What Happens to Special-Education Students in a Landscape of 'School Choice'?

http://www.alternet.org/education/special-education-students-landscape-school-choice



For New York City schoolchildren, the process of visiting schools in search of a good match, worrying about assessments and tests, filling out applications and writing long essays starts long before preparing for college. Some kids begin competitive testing and applications as early as pre-K, hoping to get into gifted and talented programs.

The opportunity to get into the best programs the city has to offer continues throughout elementary and middle school, and culminates with the high school application process. This is when all of the hundreds of thousands of students in the city rank their favorite schools, both public and charter, and compete in hopes of gaining admission to a school that will put them on the track toward a bright future.
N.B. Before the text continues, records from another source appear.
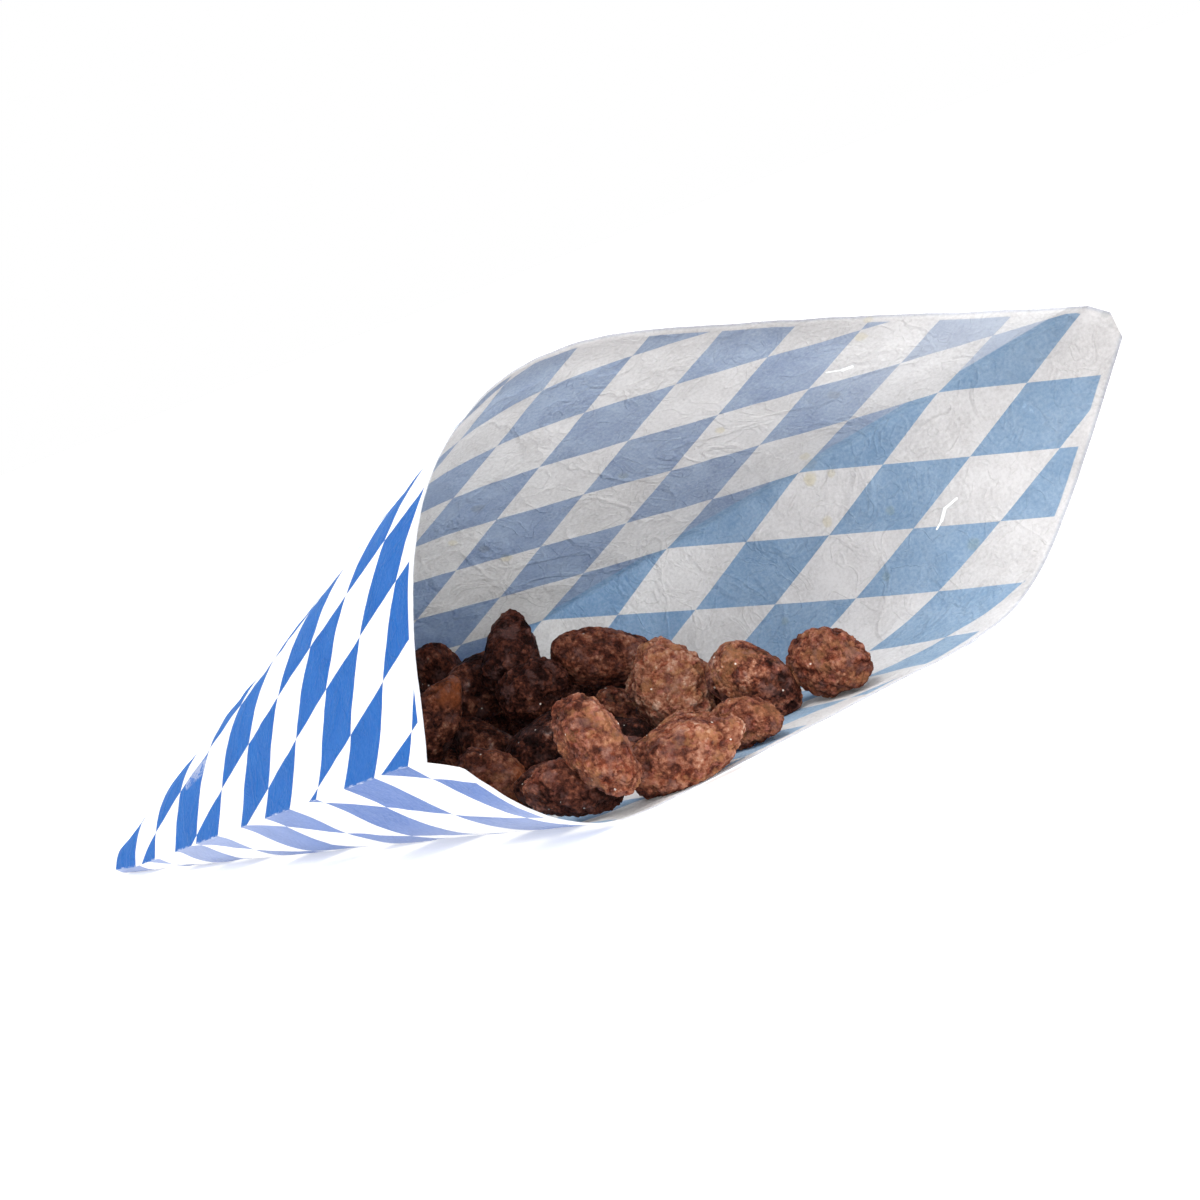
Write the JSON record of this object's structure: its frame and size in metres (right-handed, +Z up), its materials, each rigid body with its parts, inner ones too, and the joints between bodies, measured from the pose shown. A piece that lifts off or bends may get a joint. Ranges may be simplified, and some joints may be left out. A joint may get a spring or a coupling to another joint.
{
  "type": "paper cone of candied almonds",
  "caption": "Pointed paper bag with a lozenge print, lying on its side, its open mouth showing a heap of sugar-crusted candied almonds.",
  "frame": {"origin": "centre of the bag's plan outline, on the surface that it lies on", "axes": "+X from the bag's point to its open mouth, +Y towards the far fold of the bag, +Z up"},
  "size_m": [0.2748, 0.151, 0.0885],
  "materials": {
    "paper": "thin uncoated paper with a blue and white lozenge print on both sides, matte",
    "almonds": "rough caramelised sugar crust, brown, glossy in places"
  },
  "bodies": {
    "root": {"paper_cone": "paper", "almond_heap": "almonds"}
  },
  "joints": []
}
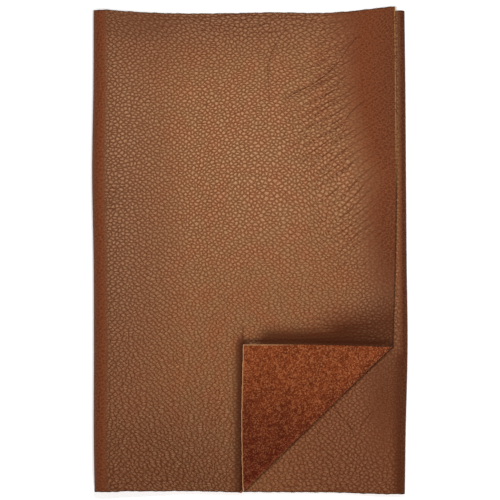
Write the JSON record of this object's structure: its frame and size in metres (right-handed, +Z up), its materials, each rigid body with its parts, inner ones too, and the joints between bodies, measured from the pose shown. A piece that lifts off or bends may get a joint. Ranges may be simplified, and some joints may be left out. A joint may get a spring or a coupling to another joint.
{
  "type": "folded cowhide leather piece",
  "caption": "Flat cut of pebble-grained brown cowhide, folded in thirds and lying flat, with a corner of its top panel turned back to show the suede side.",
  "frame": {"origin": "under the middle of the folded piece's footprint, on the surface it lies on", "axes": "+Z up, off the surface; +Y along the two upright folds, away from the turned corner; +X from the left fold to the right fold"},
  "size_m": [0.1998, 0.3084, 0.0141],
  "materials": {
    "leather": "satin pebbled grain side, napped flesh side in rust brown"
  },
  "bodies": {
    "root": {"leather_piece": "leather"}
  },
  "joints": []
}
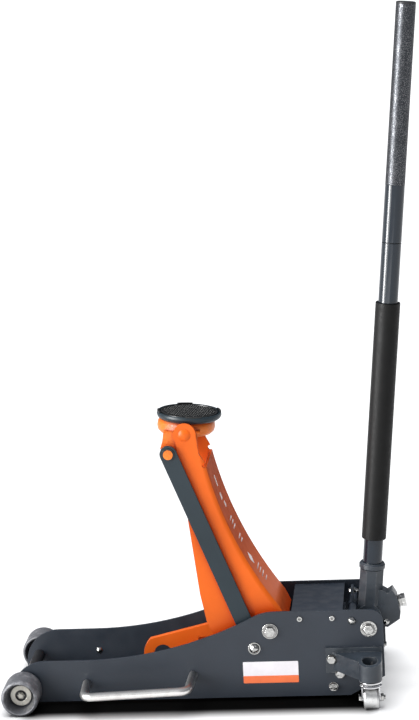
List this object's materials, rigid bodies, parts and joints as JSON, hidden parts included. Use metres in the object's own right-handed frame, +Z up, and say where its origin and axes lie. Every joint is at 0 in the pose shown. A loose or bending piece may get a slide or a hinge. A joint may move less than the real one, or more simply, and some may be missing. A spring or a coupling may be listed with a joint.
{
  "type": "hydraulic trolley jack",
  "caption": "Low-profile hydraulic floor jack with side-plate frame, raised lift arm and round saddle, front rollers, rear swivel casters and an upright two-piece pump handle.",
  "frame": {"origin": "centre of the bounding box on the floor, with the lift arm raised and the handle upright", "axes": "+X from the front rollers towards the handle, +Y from the near side plate to the far one, +Z up"},
  "size_m": [0.7658, 0.34, 1.2005],
  "materials": {
    "bare_steel": "ground steel",
    "casting": "charcoal painted casting",
    "chrome_steel": "bright chrome",
    "foam": "matt black foam sleeve",
    "frame_paint": "semi-gloss charcoal powder coat",
    "handle_paint": "gloss slate powder coat",
    "label": "blank two-tone sticker",
    "link_paint": "satin slate paint",
    "orange_paint": "gloss orange enamel",
    "plastic": "black moulded cap",
    "rubber_black": "matt black rubber",
    "spring_steel": "oiled spring steel",
    "wheel_iron": "worn grey paint on cast iron",
    "zinc": "bright zinc plate"
  },
  "bodies": {
    "frame": {"axle_fittings": "zinc", "carry_handle_far": "chrome_steel", "carry_handle_near": "chrome_steel", "caster_bracket_far": "casting", "caster_bracket_near": "casting", "caster_kingpins": "zinc", "caster_races": "chrome_steel", "cover_plate": "frame_paint", "cross_channel": "frame_paint", "frame_bolts": "zinc", "front_axle": "bare_steel", "handle_shaft": "bare_steel", "label_plates": "label", "link_pin_fittings": "zinc", "link_pins": "bare_steel", "main_shaft": "bare_steel", "plate_screws": "zinc", "plunger_spring": "spring_steel", "pump_body": "frame_paint", "ram_cylinder": "frame_paint", "rear_tie_rod": "frame_paint", "return_spring_far": "spring_steel", "return_spring_near": "spring_steel", "shaft_bolts": "zinc", "side_plate_far": "frame_paint", "side_plate_near": "frame_paint", "stop_bolt": "zinc", "stop_post": "frame_paint"},
    "lift_arm": {"lift_arm": "orange_paint", "arm_pins": "orange_paint"},
    "link_bars": {"link_bar_near": "link_paint", "link_bar_far": "link_paint"},
    "saddle_bracket": {"saddle_bracket": "orange_paint", "trunnion_clips": "link_paint"},
    "saddle": {"saddle_dish": "link_paint", "saddle_pad": "rubber_black"},
    "ram": {"piston_rod": "chrome_steel", "yoke_tongue": "orange_paint", "yoke_plate_near": "orange_paint", "yoke_plate_far": "orange_paint"},
    "front_wheel_near": {"front_wheel_near": "wheel_iron"},
    "front_wheel_far": {"front_wheel_far": "wheel_iron"},
    "caster_near": {"caster_fork_near": "chrome_steel", "caster_axle_near": "zinc"},
    "caster_far": {"caster_fork_far": "chrome_steel", "caster_axle_far": "zinc"},
    "caster_wheel_near": {"caster_wheel_near": "bare_steel"},
    "caster_wheel_far": {"caster_wheel_far": "bare_steel"},
    "handle_socket": {"handle_socket": "casting", "heel_bolts": "zinc", "cam_roller": "bare_steel"},
    "handle": {"handle_lower_tube": "handle_paint", "handle_upper_tube": "handle_paint", "handle_grip": "handle_paint", "handle_sleeve": "foam", "handle_joiner": "bare_steel", "handle_cap": "plastic"},
    "pump_plunger": {"pump_plunger": "chrome_steel"},
    "release_valve": {"release_valve": "bare_steel"}
  },
  "joints": [
    {"name": "lift_arm_hinge", "type": "hinge", "parent": "frame", "child": "lift_arm", "pos_m": [0.0905, 0, 0.127], "axis": [0, -1, 0], "range_deg": [0, 81]},
    {"name": "link_bar_hinge", "type": "hinge", "parent": "frame", "child": "link_bars", "pos_m": [0.0615, 0, 0.096], "axis": [0, -1, 0], "range_deg": [-1, 82]},
    {"name": "saddle_bracket_hinge", "type": "hinge", "parent": "lift_arm", "child": "saddle_bracket", "pos_m": [-0.04284, 0, 0.47803], "axis": [0, -1, 0], "range_deg": [-82, 1]},
    {"name": "saddle_swivel", "type": "hinge", "parent": "saddle_bracket", "child": "saddle", "pos_m": [-0.03963, 0, 0.49332], "axis": [0.0785, 0, 0.9969], "continuous": true},
    {"name": "ram_slide", "type": "slide", "parent": "frame", "child": "ram", "axis": [1, 0, 0], "range_m": [-0.001, 0.0855], "deforming": ["return_spring_near", "return_spring_far"]},
    {"name": "front_wheel_near_spin", "type": "hinge", "parent": "frame", "child": "front_wheel_near", "pos_m": [-0.35, -0.1235, 0.033], "axis": [0, 1, 0], "continuous": true},
    {"name": "front_wheel_far_spin", "type": "hinge", "parent": "frame", "child": "front_wheel_far", "pos_m": [-0.35, 0.1235, 0.033], "axis": [0, 1, 0], "continuous": true},
    {"name": "caster_near_swivel", "type": "hinge", "parent": "frame", "child": "caster_near", "pos_m": [0.264, -0.15, 0.048], "axis": [0, 0, 1], "continuous": true},
    {"name": "caster_wheel_near_spin", "type": "hinge", "parent": "caster_near", "child": "caster_wheel_near", "pos_m": [0.264, -0.141, 0.0195], "axis": [1, 0, 0], "continuous": true},
    {"name": "caster_far_swivel", "type": "hinge", "parent": "frame", "child": "caster_far", "pos_m": [0.264, 0.15, 0.048], "axis": [0, 0, 1], "continuous": true},
    {"name": "caster_wheel_far_spin", "type": "hinge", "parent": "caster_far", "child": "caster_wheel_far", "pos_m": [0.264, 0.141, 0.0195], "axis": [1, 0, 0], "continuous": true},
    {"name": "handle_pump", "type": "hinge", "parent": "frame", "child": "handle_socket", "pos_m": [0.2626, 0, 0.127], "axis": [0, 1, 0], "range_deg": [0, 62]},
    {"name": "handle_twist", "type": "hinge", "parent": "handle_socket", "child": "handle", "pos_m": [0.2626, 0, 0.127], "axis": [0.096, 0, 0.9954], "range_deg": [0, 180]},
    {"name": "release_valve_turn", "type": "hinge", "parent": "frame", "child": "release_valve", "pos_m": [0.225, 0.026, 0.062], "axis": [1, 0, 0], "range_deg": [-1, 181]},
    {"name": "plunger_slide", "type": "slide", "parent": "frame", "child": "pump_plunger", "axis": [-1, 0, 0], "range_m": [-0.0003, 0.021], "deforming": ["plunger_spring"]}
  ],
  "couplings": [
    {"joint": "link_bar_hinge", "follows": "lift_arm_hinge", "ratio": 1},
    {"joint": "saddle_bracket_hinge", "follows": "lift_arm_hinge", "ratio": -1},
    {"joint": "ram_slide", "follows": "lift_arm_hinge", "m_per_rad": 0.059721},
    {"joint": "release_valve_turn", "follows": "handle_twist", "ratio": 1},
    {"joint": "plunger_slide", "follows": "handle_pump", "m_per_rad": 0.019}
  ]
}
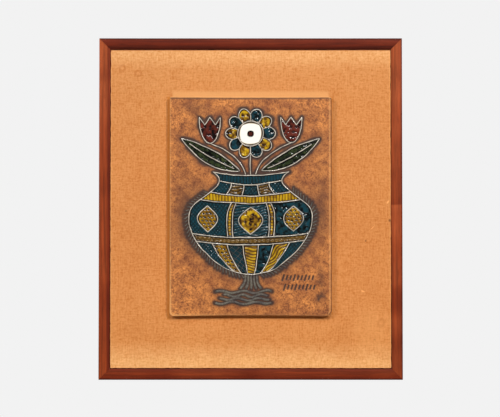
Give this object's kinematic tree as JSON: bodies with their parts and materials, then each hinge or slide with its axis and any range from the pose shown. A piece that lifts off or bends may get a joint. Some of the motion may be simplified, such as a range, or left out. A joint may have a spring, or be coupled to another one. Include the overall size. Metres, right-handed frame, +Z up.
{
  "type": "ceramic wall plaque",
  "caption": "Framed stoneware wall plaque: a glazed relief tile of a pot of flowers on a linen-covered board in a narrow mitred wooden frame, with a toothed hanger.",
  "frame": {"origin": "middle of the hanger plate's wall-side face, behind the top rail", "axes": "+Y into the wall, +Z up, +X to the right as seen from the front"},
  "size_m": [0.406, 0.034, 0.457],
  "materials": {
    "wood": "oiled reddish-brown hardwood, satin",
    "board": "raw chipboard",
    "linen": "coarse orange-tan plain weave",
    "stoneware": "unglazed iron-stained clay, matt",
    "glaze": "glossy coloured glaze",
    "steel": "dull plated steel"
  },
  "bodies": {
    "root": {"frame_rail_top": "wood", "frame_rail_bottom": "wood", "frame_rail_left": "wood", "frame_rail_right": "wood", "backing_board": "board", "linen_cover": "linen", "ceramic_tile": "stoneware", "hanger_plate": "steel", "hanger_pin_left": "steel", "hanger_pin_right": "steel"}
  },
  "joints": []
}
This spring, a set of reformsby the New York City Department of Education (DOE) allowed an expanded group of students entry into the very best programs in the city. These students include about 900 general-ed and 300 special-ed students. The city’s “special education” designation spans an extraordinarily broad spectrum, from physical, developmental or intellectual disability to emotional and behavioral disorders. The decision has angered parents and community members, who feel the students didn’t deserve the spots.

As part of the DOE admissions for the 2013-2014 school year, more than 1,000 students were placed in 71 selective high schools around the city. Admissions for these high schools — selective for their exceptional artistic programs, rigorous academic standards or other types of specialized class offerings — are competitive, offering a limited amount of seats compared to the demand for kids who hope to attend. Admissions depend on standardized test scores, middle school report cards, interviews, essays and auditions for performing arts programs.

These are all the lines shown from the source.